Benchmarking boot latency on x86

Gilad Ben-Yossef July 8th, 2008

One of the tasks embedded system developers face is managing boot latency, or the time it takes for a device to become functional after power up.

After all, a set top box that will take more then 60 seconds from the time the “On” button is pressed until the end customer can at least interact with the menus, for example, will most likely be returned to the store for a refund, no matter what feature set it has. When it come to our gadgets, we are all hungry for immediate satisfaction, it seems.

There are many tricks one can employ to to achieve boot time nirvana, but as Knuth taught us, premature optimization is the root of all evil. Therefore, before we turn our efforts to optimize boot latency, we should first try to measure what that boot latency really is and what part of the boot sequence contribute to it, lest we optimize the wrong thing.

Generally speaking, on a x86 (32bit or 64 bit), the boot process of a Linux system is comprised of the following phases and milestones:

  • The power up milestone: when the power is set to on
  • The BIOS phase: which includes the POST (or Power On Self Test), device initialization, running of option ROMs and loading the boot loader form the MBR (or Master Boot Record).
  • The boot loader phase: loading of an operating system kernel and ancillary data (such as Linux initrd or initramfs) into RAM.
  • Kernel initialization phase: initialization of CPU, peripherals and kernel data structures, including the bring up of the non boot cores in the case of a multi-core machine.
  • First user application first line of code milestone: the time when the first line of user application source code is executed.

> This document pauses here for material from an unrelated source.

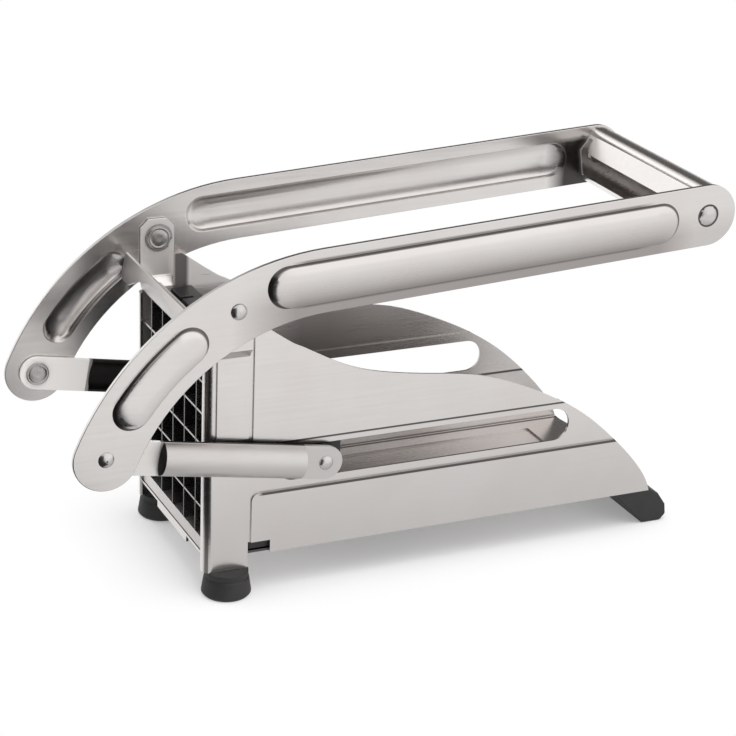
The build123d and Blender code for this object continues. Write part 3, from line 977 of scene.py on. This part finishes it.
class CUTTER_OT_rivets(bpy.types.Operator):
    """Rivets with eased rims, and a dimple and ring on their flat inner heads"""

    bl_idname = "cutter.rivets"
    bl_label = "Rivets"

    def execute(self, context):
        edge = context.scene.cutter_sizes.edge
        for node, body in RIVET_PIECES:
            piece, shape = cleaned_copy(node, node + "_turned")
            heads = []
            for face in shape.faces:
                wide = face.calc_area() > HEAD_AREA * MM * MM
                if wide and abs(face.normal.x) > HEAD_SIDEWAYS:
                    heads.append(face)
            if heads:
                for width, depth in HEAD_STEPS:
                    bmesh.ops.inset_individual(
                        shape, faces=heads, thickness=width * MM, depth=depth * MM
                    )
            soften(shape, RIM_WIDTH * edge, sharp=50.0)
            finish_piece(piece, shape, "rivet_steel", body, node)
        return {"FINISHED"}


# Node, body, slot, finish, and rounding of the edges in millimetres
MOULDED_PIECES = (
    ("foot_left", "frame", "rubber", "foot_rubber", 0.6),
    ("foot_right", "frame", "rubber", "foot_rubber", 0.6),
    ("foot_rear", "frame", "rubber", "foot_rubber", 0.8),
    ("pusher_block", "pusher", "plastic", "pusher_plastic", 0.3),
)


class CUTTER_OT_moulded(bpy.types.Operator):
    """Rubber feet and plastic pusher with rounded edges"""

    bl_idname = "cutter.moulded"
    bl_label = "Moulded pieces"

    def execute(self, context):
        edge = context.scene.cutter_sizes.edge
        for node, body, slot, finish, width in MOULDED_PIECES:
            piece, shape = cleaned_copy(node, node + "_moulded")
            soften(shape, width * edge, sharp=30.0, segments=3)
            finish_piece(piece, shape, finish, body, node)
        return {"FINISHED"}


class CUTTER_PT_panel(bpy.types.Panel):
    """Builds the pieces of the fry cutter"""

    bl_idname = "CUTTER_PT_panel"
    bl_label = "Fry cutter"
    bl_space_type = "VIEW_3D"
    bl_region_type = "UI"
    bl_category = "Fry cutter"

    def draw(self, context):
        for step in STEPS:
            self.layout.operator(step.bl_idname)


STEPS = (
    CUTTER_OT_stage, CUTTER_OT_finishes, CUTTER_OT_sheet, CUTTER_OT_rivets, CUTTER_OT_moulded
)
CLASSES = (CutterColours, CutterSizes, *STEPS, CUTTER_PT_panel)


def register():
    for entry in CLASSES:
        bpy.utils.register_class(entry)
    bpy.types.Scene.cutter_colours = PointerProperty(type=CutterColours)
    bpy.types.Scene.cutter_sizes = PointerProperty(type=CutterSizes)


def unregister():
    del bpy.types.Scene.cutter_sizes
    del bpy.types.Scene.cutter_colours
    for entry in reversed(CLASSES):
        bpy.utils.unregister_class(entry)


def main():
    register()
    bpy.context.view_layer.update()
    for step in STEPS:
        group, action = step.bl_idname.split(".")
        getattr(getattr(bpy.ops, group), action)()


if __name__ == "__main__":
    main()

Unfortunately, measuring the contribution of each of these phases to the overall boot latency is not an easy task to accomplish. At each of the phases different kind of code is executing on the machine: from the 16 bit BIOS code which is part of the machine firmware, via the 16 or 32 bit boot loader code, the 32 bit kernel code and the finally user applications - each of these is executing in a completely different software environment from the other and it is hard to find a common ground to compare the time each phase takes.

Luckily, the x86 architecture provides a useful tool: the TSC (or Time Stamp Clock) register. The TSC register was introduced in the original Intel Pentium CPU and counts the number of clock ticks from the last processor reset. Reading the current value of the TSC register is done using the RDTSC instruction.

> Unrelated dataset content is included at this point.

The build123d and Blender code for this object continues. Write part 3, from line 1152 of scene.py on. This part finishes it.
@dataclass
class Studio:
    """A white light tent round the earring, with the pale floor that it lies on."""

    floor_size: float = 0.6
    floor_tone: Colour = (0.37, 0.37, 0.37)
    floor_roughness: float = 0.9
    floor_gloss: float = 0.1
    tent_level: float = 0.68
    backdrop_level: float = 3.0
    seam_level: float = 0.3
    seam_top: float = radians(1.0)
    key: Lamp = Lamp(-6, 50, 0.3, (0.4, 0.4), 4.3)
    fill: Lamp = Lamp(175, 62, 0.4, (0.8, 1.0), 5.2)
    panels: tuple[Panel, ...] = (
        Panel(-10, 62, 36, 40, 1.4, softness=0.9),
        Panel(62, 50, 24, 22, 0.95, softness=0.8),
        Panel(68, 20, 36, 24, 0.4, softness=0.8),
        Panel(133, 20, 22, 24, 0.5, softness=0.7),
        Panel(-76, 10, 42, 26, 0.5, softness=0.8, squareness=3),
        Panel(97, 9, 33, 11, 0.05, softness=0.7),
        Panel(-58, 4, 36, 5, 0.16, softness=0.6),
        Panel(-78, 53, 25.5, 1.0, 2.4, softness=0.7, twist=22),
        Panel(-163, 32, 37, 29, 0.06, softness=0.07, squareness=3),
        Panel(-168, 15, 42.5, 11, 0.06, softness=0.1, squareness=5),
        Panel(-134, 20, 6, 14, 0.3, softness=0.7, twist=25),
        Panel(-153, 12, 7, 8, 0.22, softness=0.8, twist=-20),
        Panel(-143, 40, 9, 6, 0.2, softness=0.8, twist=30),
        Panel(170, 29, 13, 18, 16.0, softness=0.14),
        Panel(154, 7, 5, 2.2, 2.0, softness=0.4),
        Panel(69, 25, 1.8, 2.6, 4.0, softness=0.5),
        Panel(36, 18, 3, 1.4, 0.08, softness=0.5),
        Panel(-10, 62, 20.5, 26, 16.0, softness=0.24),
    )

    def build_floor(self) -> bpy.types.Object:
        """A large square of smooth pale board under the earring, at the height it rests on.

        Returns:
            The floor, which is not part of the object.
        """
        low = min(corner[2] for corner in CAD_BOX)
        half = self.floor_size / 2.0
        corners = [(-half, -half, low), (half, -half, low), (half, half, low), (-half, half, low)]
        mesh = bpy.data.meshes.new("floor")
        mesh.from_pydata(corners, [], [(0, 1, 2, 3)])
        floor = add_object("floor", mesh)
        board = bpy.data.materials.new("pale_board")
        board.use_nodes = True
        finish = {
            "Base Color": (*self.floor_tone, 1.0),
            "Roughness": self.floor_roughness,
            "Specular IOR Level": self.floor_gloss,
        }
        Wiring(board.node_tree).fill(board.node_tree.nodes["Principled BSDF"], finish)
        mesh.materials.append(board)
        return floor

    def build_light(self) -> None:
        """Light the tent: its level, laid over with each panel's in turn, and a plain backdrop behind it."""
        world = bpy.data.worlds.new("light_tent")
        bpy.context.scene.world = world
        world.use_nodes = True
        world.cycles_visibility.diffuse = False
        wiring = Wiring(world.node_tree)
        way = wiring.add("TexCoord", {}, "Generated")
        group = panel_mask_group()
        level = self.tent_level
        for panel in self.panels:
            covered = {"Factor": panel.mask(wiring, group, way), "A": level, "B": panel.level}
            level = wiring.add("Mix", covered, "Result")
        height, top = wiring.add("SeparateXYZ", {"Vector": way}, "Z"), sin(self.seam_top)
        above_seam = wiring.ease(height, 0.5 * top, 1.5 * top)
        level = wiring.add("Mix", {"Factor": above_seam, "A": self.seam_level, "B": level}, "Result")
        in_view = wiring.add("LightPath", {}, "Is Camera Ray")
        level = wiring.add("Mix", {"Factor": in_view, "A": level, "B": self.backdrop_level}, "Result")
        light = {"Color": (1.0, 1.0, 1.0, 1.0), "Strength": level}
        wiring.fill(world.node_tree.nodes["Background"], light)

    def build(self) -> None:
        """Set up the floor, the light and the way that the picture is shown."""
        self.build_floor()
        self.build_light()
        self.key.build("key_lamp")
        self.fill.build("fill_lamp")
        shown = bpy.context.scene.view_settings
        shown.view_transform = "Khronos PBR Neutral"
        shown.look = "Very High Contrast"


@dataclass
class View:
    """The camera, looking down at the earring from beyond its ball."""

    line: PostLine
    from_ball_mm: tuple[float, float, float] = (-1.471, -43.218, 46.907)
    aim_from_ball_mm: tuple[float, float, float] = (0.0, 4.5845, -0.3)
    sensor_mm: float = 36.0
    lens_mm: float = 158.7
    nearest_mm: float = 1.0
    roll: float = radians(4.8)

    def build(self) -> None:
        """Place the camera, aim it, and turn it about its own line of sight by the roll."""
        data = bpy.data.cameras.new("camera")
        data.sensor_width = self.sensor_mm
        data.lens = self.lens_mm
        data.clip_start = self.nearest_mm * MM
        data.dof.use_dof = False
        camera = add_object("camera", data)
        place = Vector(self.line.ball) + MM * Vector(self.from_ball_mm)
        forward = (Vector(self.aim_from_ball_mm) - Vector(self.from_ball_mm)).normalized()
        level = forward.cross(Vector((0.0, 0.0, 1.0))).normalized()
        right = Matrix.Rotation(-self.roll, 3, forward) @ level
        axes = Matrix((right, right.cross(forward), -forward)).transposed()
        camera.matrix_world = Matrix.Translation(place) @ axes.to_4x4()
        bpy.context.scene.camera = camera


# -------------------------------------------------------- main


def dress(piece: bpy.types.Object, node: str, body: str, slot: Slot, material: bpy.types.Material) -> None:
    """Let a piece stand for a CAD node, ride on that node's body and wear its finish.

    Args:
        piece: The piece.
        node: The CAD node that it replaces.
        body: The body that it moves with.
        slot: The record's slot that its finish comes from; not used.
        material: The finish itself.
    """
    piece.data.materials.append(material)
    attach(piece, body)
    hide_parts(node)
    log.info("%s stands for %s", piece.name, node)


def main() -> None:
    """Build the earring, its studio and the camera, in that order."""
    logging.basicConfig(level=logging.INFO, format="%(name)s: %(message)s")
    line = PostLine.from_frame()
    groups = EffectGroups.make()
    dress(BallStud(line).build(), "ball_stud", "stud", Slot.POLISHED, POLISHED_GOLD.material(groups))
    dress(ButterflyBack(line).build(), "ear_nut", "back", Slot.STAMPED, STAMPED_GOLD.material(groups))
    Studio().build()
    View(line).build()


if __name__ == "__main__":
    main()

Assuming no processor frequency changes (for example via SpeedStep technology) takes place and that we always sample the register of the same core in a multi core environment, both of which are easy to guarantee during the boot phase, the TSC register provides us with an accurate hi-res timer through which we can benchmarks the various phases in the boot process.

As of Linux kernel version 2.6.11, the Linux kernel supports a build time configuration options called CONFIG_PRINTK_TIMES, which adds a time stamp based on the TSC value to each kernel log message, including during the boot process.

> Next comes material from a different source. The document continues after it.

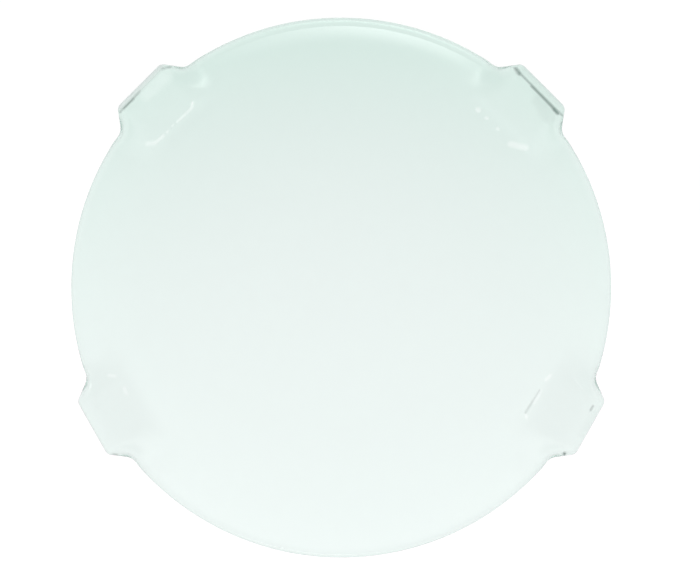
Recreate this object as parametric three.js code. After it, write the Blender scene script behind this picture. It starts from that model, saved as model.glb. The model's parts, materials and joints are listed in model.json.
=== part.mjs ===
// Fluted watch glass, 100 mm across: one piece of clear glass.
//
// A shallow round dish, concave side up, that stands on the middle of its convex underside.
// Its edge is fire-polished round. At four places the rim is pressed down into a level tab,
// a flute. Its straight outer edge stands a little outside the rim's circle, and its sides lean
// out from there and run softly into the rim.
//
// Millimetres, +Z up. The origin is on the surface the dish stands on, under its middle.
// The plane X = 0 is a mirror plane.

import * as THREE from 'three';
import { ParametricGeometry } from 'three/addons/geometries/ParametricGeometry.js';

const { degToRad, lerp, smoothstep } = THREE.MathUtils;

// Driving dimensions: the dish

const RIM_RADIUS = 50; // to the outside of the round rim
const GLASS_THICKNESS = 2;
const UNDERSIDE_CURVATURE_RADIUS = 105;
const SEAT_RADIUS = 6; // the slightly flattened spot that the dish stands on

// Driving dimensions: the flutes

const FLUTE_BEARINGS = [45, 135, 209.4, 330.6].map(degToRad); // counter-clockwise from +X
const FLUTE_EDGE_DISTANCE = 53.5; // from the dish's axis to the flute's straight outer edge
const FLUTE_FLAT_WIDTH = 9.8; // of the level middle, and of the straight edge
const FLUTE_SIDE_BEARING = degToRad(56); // the way a side faces, from the flute's own bearing
const FLUTE_CORNER_RADIUS = 1.6; // outside
const FLUTE_FILLET_RADIUS = 3; // where a side runs into the round rim
const FLUTE_FOLD_DISTANCE = 42.5; // from the dish's axis to the line that the glass is bent along
const FLUTE_FOLD_SOFTNESS = 1.5; // the bend spreads this far to each side of that line
const FLUTE_SHOULDER_WIDTH = 6; // the glass climbs from the level tab back to the dish over this

// Mesh steps: places along the section and round the rim

const INNER_RING_RADII = [0, SEAT_RADIUS, 14, 22, 30, 36, 40]; // round rings, inside the flutes
const OUTER_RING_SHARES = [0.12, 0.24, 0.36, 0.5, 0.75, 1]; // of the way from there to the rim line
const EDGE_STEPS = 4; // round the fire-polished edge
const STRAIGHT_STEPS = 3; // from the middle of a flute's edge to its corner
const CORNER_STEPS = 2;
const FILLET_STEPS = 4;
const SHOULDER_STEPS = 3;
const FLUTE_ZONE_ANGLE = degToRad(14); // a flute and its shoulders lie within this of its bearing
const PLAIN_RIM_STEP = degToRad(6); // the largest step round the rest of the rim

// Derived dimensions. The rim line is where the middle of the glass's thickness ends.

const HALF_THICKNESS = GLASS_THICKNESS / 2;
const MIDDLE_CURVATURE_RADIUS = UNDERSIDE_CURVATURE_RADIUS - HALF_THICKNESS;
const SEAT_ANGLE = Math.asin(SEAT_RADIUS / MIDDLE_CURVATURE_RADIUS);
const CURVATURE_CENTRE_HEIGHT = UNDERSIDE_CURVATURE_RADIUS * Math.cos(SEAT_ANGLE);
const RIM_LINE_RADIUS = RIM_RADIUS - HALF_THICKNESS;
const EDGE_LINE_DISTANCE = FLUTE_EDGE_DISTANCE - HALF_THICKNESS;
const CORNER_LINE_RADIUS = FLUTE_CORNER_RADIUS - HALF_THICKNESS;
const FILLET_LINE_RADIUS = FLUTE_FILLET_RADIUS + HALF_THICKNESS;
const FLUTE_FLAT_OFFSET = FLUTE_FLAT_WIDTH / 2;
const FLUTE_HEIGHT = dishHeight(FLUTE_FOLD_DISTANCE);
const INNER_RING_RADIUS = INNER_RING_RADII.at(-1);
const GRADIENT_STEP = 0.001;

// Height of the middle of the glass in the plain dish, a part of a sphere.
function dishHeight(radius) {
  return CURVATURE_CENTRE_HEIGHT - Math.sqrt(MIDDLE_CURVATURE_RADIUS ** 2 - radius ** 2);
}

// How far one flute is pressed at a point: 0 is the plain dish and 1 is the level tab.
function flutePress(x, y, bearing) {
  const along = x * Math.cos(bearing) + y * Math.sin(bearing);
  const across = Math.abs(y * Math.cos(bearing) - x * Math.sin(bearing));
  const foldStart = FLUTE_FOLD_DISTANCE - FLUTE_FOLD_SOFTNESS;
  const foldEnd = FLUTE_FOLD_DISTANCE + FLUTE_FOLD_SOFTNESS;
  const shoulderEnd = FLUTE_FLAT_OFFSET + FLUTE_SHOULDER_WIDTH;
  return smoothstep(along, foldStart, foldEnd) * (1 - smoothstep(across, FLUTE_FLAT_OFFSET, shoulderEnd));
}

// Height of the middle of the glass, flutes included.
function glassHeight(x, y) {
  const press = FLUTE_BEARINGS.reduce((most, bearing) => Math.max(most, flutePress(x, y, bearing)), 0);
  return lerp(dishHeight(Math.hypot(x, y)), FLUTE_HEIGHT, press);
}

// The direction square to the glass, on its upper side.
function glassNormal(x, y) {
  const slopeX = glassHeight(x + GRADIENT_STEP, y) - glassHeight(x - GRADIENT_STEP, y);
  const slopeY = glassHeight(x, y + GRADIENT_STEP) - glassHeight(x, y - GRADIENT_STEP);
  return new THREE.Vector3(-slopeX, -slopeY, 2 * GRADIENT_STEP).normalize();
}

// A point of the rim line and the level direction in which the glass ends there.
function rimPoint(x, y, outwardAngle) {
  const outward = new THREE.Vector2(Math.cos(outwardAngle), Math.sin(outwardAngle));
  return { point: new THREE.Vector2(x, y), outward };
}

// Points on an arc. On a hollow arc the glass ends towards the arc's centre.
function rimArc(centreX, centreY, radius, startAngle, endAngle, steps, isHollow) {
  return Array.from({ length: steps + 1 }, (_, step) => {
    const angle = lerp(startAngle, endAngle, step / steps);
    const outwardAngle = isHollow ? angle + Math.PI : angle;
    return rimPoint(centreX + radius * Math.cos(angle), centreY + radius * Math.sin(angle), outwardAngle);
  });
}

// Half a flute's stretch of the rim line, in the flute's own axes: X along its bearing, Y across.
// It follows the straight edge, the corner, the side, the fillet and the first of the round rim.
function halfFluteLine() {
  const cornerDistance = EDGE_LINE_DISTANCE - CORNER_LINE_RADIUS;
  const sideOutward = new THREE.Vector2(Math.cos(FLUTE_SIDE_BEARING), Math.sin(FLUTE_SIDE_BEARING));
  const sideReach = sideOutward.dot(new THREE.Vector2(cornerDistance, FLUTE_FLAT_OFFSET)) + CORNER_LINE_RADIUS;
  const filletReach = RIM_LINE_RADIUS + FILLET_LINE_RADIUS;
  const filletBearing = FLUTE_SIDE_BEARING - Math.acos((sideReach + FILLET_LINE_RADIUS) / filletReach);
  const straight = Array.from({ length: STRAIGHT_STEPS }, (_, step) => (
    rimPoint(EDGE_LINE_DISTANCE, FLUTE_FLAT_OFFSET * step / STRAIGHT_STEPS, 0)
  ));
  const corner = rimArc(
    cornerDistance, FLUTE_FLAT_OFFSET, CORNER_LINE_RADIUS, 0, FLUTE_SIDE_BEARING, CORNER_STEPS, false,
  );
  const fillet = rimArc(
    filletReach * Math.cos(filletBearing), filletReach * Math.sin(filletBearing), FILLET_LINE_RADIUS,
    Math.PI + FLUTE_SIDE_BEARING, Math.PI + filletBearing, FILLET_STEPS, true,
  );
  const shoulder = rimArc(0, 0, RIM_LINE_RADIUS, filletBearing, FLUTE_ZONE_ANGLE, SHOULDER_STEPS, false);
  return [...straight, ...corner, ...fillet, ...shoulder.slice(1)];
}

// The stations of a whole flute. Each one also has the bearing that the inner rings use there,
// halfway between the rim point's own bearing and an even share of the flute's zone.
function fluteStations(fluteBearing) {
  const half = halfFluteLine();
  const origin = new THREE.Vector2();
  const stations = half.map(({ point, outward }, index) => {
    const evenBearing = FLUTE_ZONE_ANGLE * index / (half.length - 1);
    return { point, outward, bearing: (point.angle() + evenBearing) / 2 };
  });
  const mirrored = stations.slice(1).reverse().map(({ point, outward, bearing }) => ({
    point: new THREE.Vector2(point.x, -point.y),
    outward: new THREE.Vector2(outward.x, -outward.y),
    bearing: -bearing,
  }));
  return [...mirrored, ...stations].map(({ point, outward, bearing }) => ({
    point: point.clone().rotateAround(origin, fluteBearing),
    outward: outward.clone().rotateAround(origin, fluteBearing),
    bearing: bearing + fluteBearing,
  }));
}

// The stations of the plain round rim between two flutes, an even number of steps apart.
function plainRimStations(startBearing, endBearing) {
  const steps = 2 * Math.ceil((endBearing - startBearing) / PLAIN_RIM_STEP / 2);
  const arc = rimArc(0, 0, RIM_LINE_RADIUS, startBearing, endBearing, steps, false);
  return arc.slice(1, -1).map(({ point, outward }, index) => ({
    point, outward, bearing: lerp(startBearing, endBearing, (index + 1) / steps),
  }));
}

// All stations, once round the glass and back to the first.
function rimStations() {
  const stations = FLUTE_BEARINGS.flatMap((bearing, index) => {
    const isLast = index === FLUTE_BEARINGS.length - 1;
    const nextBearing = isLast ? FLUTE_BEARINGS[0] + 2 * Math.PI : FLUTE_BEARINGS[index + 1];
    return [
      ...fluteStations(bearing),
      ...plainRimStations(bearing + FLUTE_ZONE_ANGLE, nextBearing - FLUTE_ZONE_ANGLE),
    ];
  });
  return [...stations, stations[0]];
}

// Steps along the glass's section: out along the underside, round the fire-polished edge and back
// along the top. Each has a place in plan, a ring's radius and a share of the way from there to the
// rim line, and its distances from the middle of the glass: across it, and out past the rim line.
function sectionSteps() {
  const places = [
    ...INNER_RING_RADII.map((ring) => ({ ring, share: 0 })),
    ...OUTER_RING_SHARES.map((share) => ({ ring: INNER_RING_RADIUS, share })),
  ];
  const underside = places.map((place) => ({ ...place, across: -HALF_THICKNESS, out: 0 }));
  const top = places.map((place) => ({ ...place, across: HALF_THICKNESS, out: 0 })).reverse();
  const edge = Array.from({ length: EDGE_STEPS - 1 }, (_, index) => {
    const angle = Math.PI * ((index + 1) / EDGE_STEPS - 0.5);
    return {
      ring: INNER_RING_RADIUS,
      share: 1,
      across: HALF_THICKNESS * Math.sin(angle),
      out: HALF_THICKNESS * Math.cos(angle),
    };
  });
  return [...underside, ...edge, ...top];
}

// The point of the glass's surface at one station and one step. The underside is flat where it
// would dip below the surface that the dish stands on.
function surfacePoint(station, step, target) {
  const plan = new THREE.Vector2(Math.cos(station.bearing), Math.sin(station.bearing));
  plan.multiplyScalar(step.ring).lerp(station.point, step.share);
  const normal = glassNormal(plan.x, plan.y);
  const outward = new THREE.Vector3(station.outward.x, station.outward.y, 0);
  outward.projectOnPlane(normal).normalize();
  target.set(plan.x, plan.y, glassHeight(plan.x, plan.y));
  target.addScaledVector(normal, step.across).addScaledVector(outward, step.out);
  target.z = Math.max(target.z, 0);
  return target;
}

function glassGeometry() {
  const stations = rimStations();
  const steps = sectionSteps();
  const lastStation = stations.length - 1;
  const lastStep = steps.length - 1;
  const geometry = new ParametricGeometry((around, along, target) => {
    surfacePoint(stations[Math.round(around * lastStation)], steps[Math.round(along * lastStep)], target);
  }, lastStation, lastStep);
  geometry.computeVertexNormals();
  return geometry;
}

function glassMaterial() {
  return new THREE.MeshStandardMaterial({
    color: 0xdcefe9, roughness: 0.04, metalness: 0, transparent: true, opacity: 0.35,
  });
}

const watchGlass = new THREE.Mesh(glassGeometry(), glassMaterial());
watchGlass.name = 'watch_glass';

const group = new THREE.Group();
group.add(watchGlass);

export default group;
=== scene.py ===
"""The looks of a fluted watch glass: one piece of clear glass on a softly lit white floor.

The fine surface follows the same plan as the CAD solid that it stands for: a dish that is part of
a sphere, with four flutes pressed level at the rim. It adds what the glass's making leaves on it,
and carries where shade and highlights are painted into the glass's colour on the flutes.
Everything is in metres, in the frame's axes, +Z up.
"""

import json
import math

import bpy
import numpy as np
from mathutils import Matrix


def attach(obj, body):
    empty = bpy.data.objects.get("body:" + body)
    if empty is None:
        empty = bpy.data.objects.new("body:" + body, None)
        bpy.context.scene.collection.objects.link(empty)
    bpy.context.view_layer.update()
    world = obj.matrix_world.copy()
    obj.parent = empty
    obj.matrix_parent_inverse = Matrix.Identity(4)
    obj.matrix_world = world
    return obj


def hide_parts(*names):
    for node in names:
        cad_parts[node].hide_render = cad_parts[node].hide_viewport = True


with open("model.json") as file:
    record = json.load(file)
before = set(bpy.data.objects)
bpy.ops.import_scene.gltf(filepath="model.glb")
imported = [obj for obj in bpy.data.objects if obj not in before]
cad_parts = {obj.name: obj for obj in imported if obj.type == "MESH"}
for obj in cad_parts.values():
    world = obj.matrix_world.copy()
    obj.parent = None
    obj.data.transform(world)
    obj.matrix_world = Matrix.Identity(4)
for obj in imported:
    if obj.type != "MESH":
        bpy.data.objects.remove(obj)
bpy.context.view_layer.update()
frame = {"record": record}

MM = 0.001

# The dish, as in the CAD solid
RIM_RADIUS = 50 * MM
GLASS_THICKNESS = 2 * MM
UNDERSIDE_CURVATURE_RADIUS = 105 * MM
SEAT_RADIUS = 6 * MM

# The flutes, as in the CAD solid
FLUTES = {
    mount["name"]: math.atan2(mount["pos_m"][1], mount["pos_m"][0]) % math.tau
    for mount in frame["record"]["mounts"]
    if mount["name"].startswith("flute_seat")
}
FLUTE_BEARINGS = sorted(FLUTES.values())
FLUTE_EDGE_DISTANCE = 53.5 * MM
FLUTE_FLAT_WIDTH = 9.8 * MM
FLUTE_SIDE_BEARING = math.radians(56)
FLUTE_CORNER_RADIUS = 1.6 * MM
FLUTE_FILLET_RADIUS = 3 * MM
FLUTE_FOLD_DISTANCE = 42.5 * MM
FLUTE_FOLD_SOFTNESS = 1.5 * MM
FLUTE_SHOULDER_WIDTH = 6 * MM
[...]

Turning on this option is the first step towards boot latency benchmark, as it provides a break down of the latency of the various points within the kernel initialization phase and is very easy to set up. While we are configuring the kernel, turning off CPU frequency scaling OS support is also required, as if this feature is turned on, it can render the the TSC register useless.

While the PRINTK_TIMES feature is useful to get latency contributions of various kernel subsystems to the overall kernel initialization latency, is does not suffice: the printk timestamps counts from the kernel boot and includes only kernel log messages, and thus it does not take into account the latency induced by BIOS, boot loader code or the time to the first payload application source code line.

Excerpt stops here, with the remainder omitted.